The deteriorating seawall — an increasingly less stable source of protection for Lake Shore Road against the waters of Lake St. Clair — has been an area of concern for years, but the high price to fund its repair or replacement has left needed work in limbo. Officials and residents in Grosse Pointe Farms and Shores, who see the disintegration on a regular basis, say they can no longer wait for action.

“We don’t want a sinkhole,” Shores Mayor Ted Kedzierski said, noting that they fear lake water will undermine Lake Shore Road.

Although Lake Shore is a county road, Killeen said there’s been debate as to who is responsible for the seawall. City leaders say it’s the county’s job, and the cities have been reluctant to take on the repairs themselves because city officials fear that even a modest fix could leave them liable for any and all future work. Killeen said some county officials believe it’s the responsibility of property owners on or facing the water, which is the case for lakefront property owners Up North.

At a recent meeting of officials, including the Environmental Protection Agency, Shores City Councilman Matthew Seely said county officials told them it would cost between $28 million and $30 million to remove the existing seawall and install a new one between the Grosse Pointe Yacht Club in the Shores and Crescent Sail Yacht Club in Grosse Pointe Farms, a stretch of roughly 3 miles.

Seely, who runs a manufacturing business, came up with a far less costly proposal that he believes would be just as effective. For about $5 million, Seely’s proposal would leave the old seawall in place and drive a new steel seawall in front of it, putting crushed rock behind the steel seawall and raising the height of the wall by approximately 3 feet to prevent lake water from splashing over the wall and onto the roadway on windy days.

Even though they would be raising the height of the seawall, Seely said it still wouldn’t be visible to motorists, so views of the scenic waterfront should say pristine.

Seely said he could get a contractor out as early as April to begin filling in breaches in the old seawall, and those repairs could be tied into the new seawall project so the work wouldn’t be done in vain.

The Shores City Council unanimously approved a resolution to request emergency repair funds from Wayne County for the seawall, an effort the Shores is coordinating with the Farms. As the resolution notes, in the 1930s, Wayne County expanded Lake Shore Road to four lanes with a median and installed a seawall to protect the road from high water levels and wave action.

“The resolution is a legal notice that this is a very serious situation that needs to be dealt with (immediately),” Kedzierski said.

During a March 11 meeting, the Farms City Council unanimously approved a similar resolution.

Farms Mayor Louis Theros said that the votes of the councils are a way of conveying that “we need action sooner rather than later.” Now, local officials hope the resolution will spur the county to action.

“We just have to stay on this now,” Killeen said. “That’s my road out there.
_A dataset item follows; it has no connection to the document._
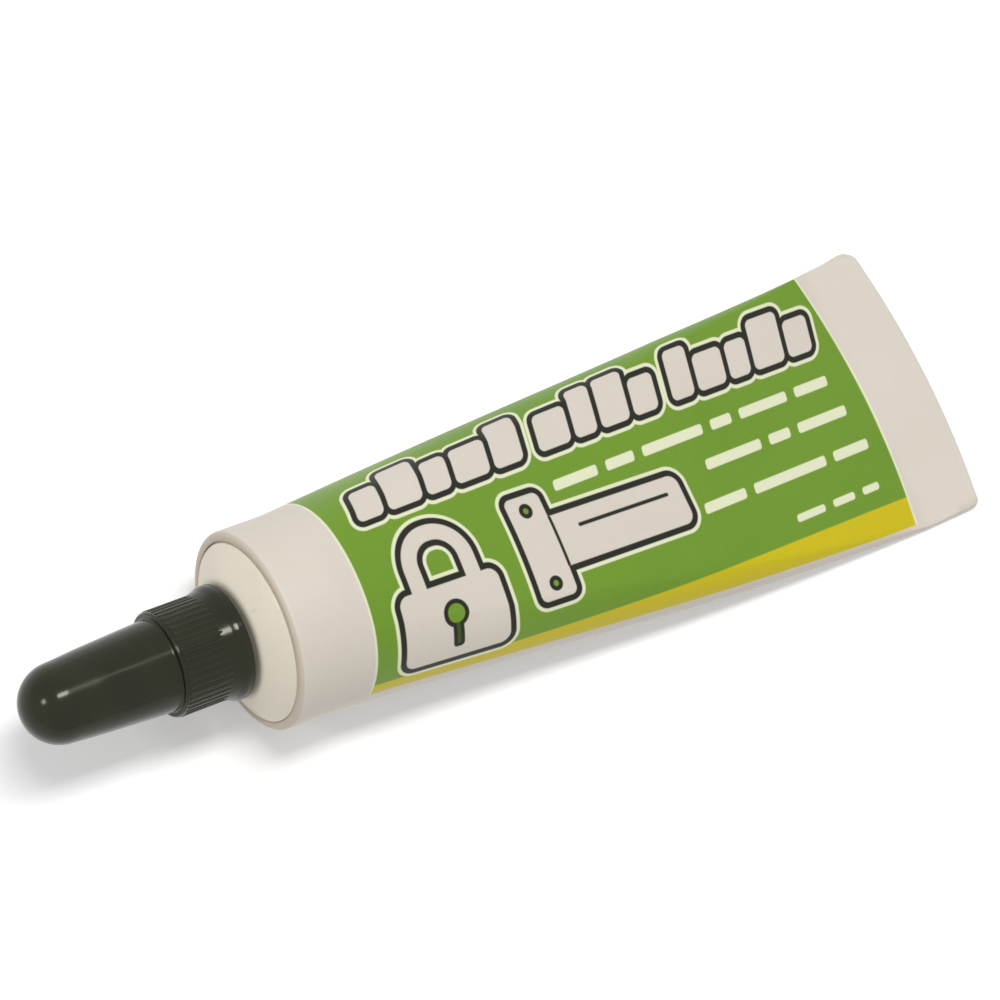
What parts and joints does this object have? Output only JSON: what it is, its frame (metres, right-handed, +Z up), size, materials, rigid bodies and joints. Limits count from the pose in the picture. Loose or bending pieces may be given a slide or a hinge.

I don’t want a piece of my road washing out (into the lake). … It’s got to get done in some fashion, and it’s got to get done correctly.”

Killeen said they might be able to secure some money for the project from the Southeast Michigan Council of Governments or the U.S. Army Corps of Engineers, although that hadn’t been determined at press time.

“I think we’re to a point where people are willing to do something,” Seely said.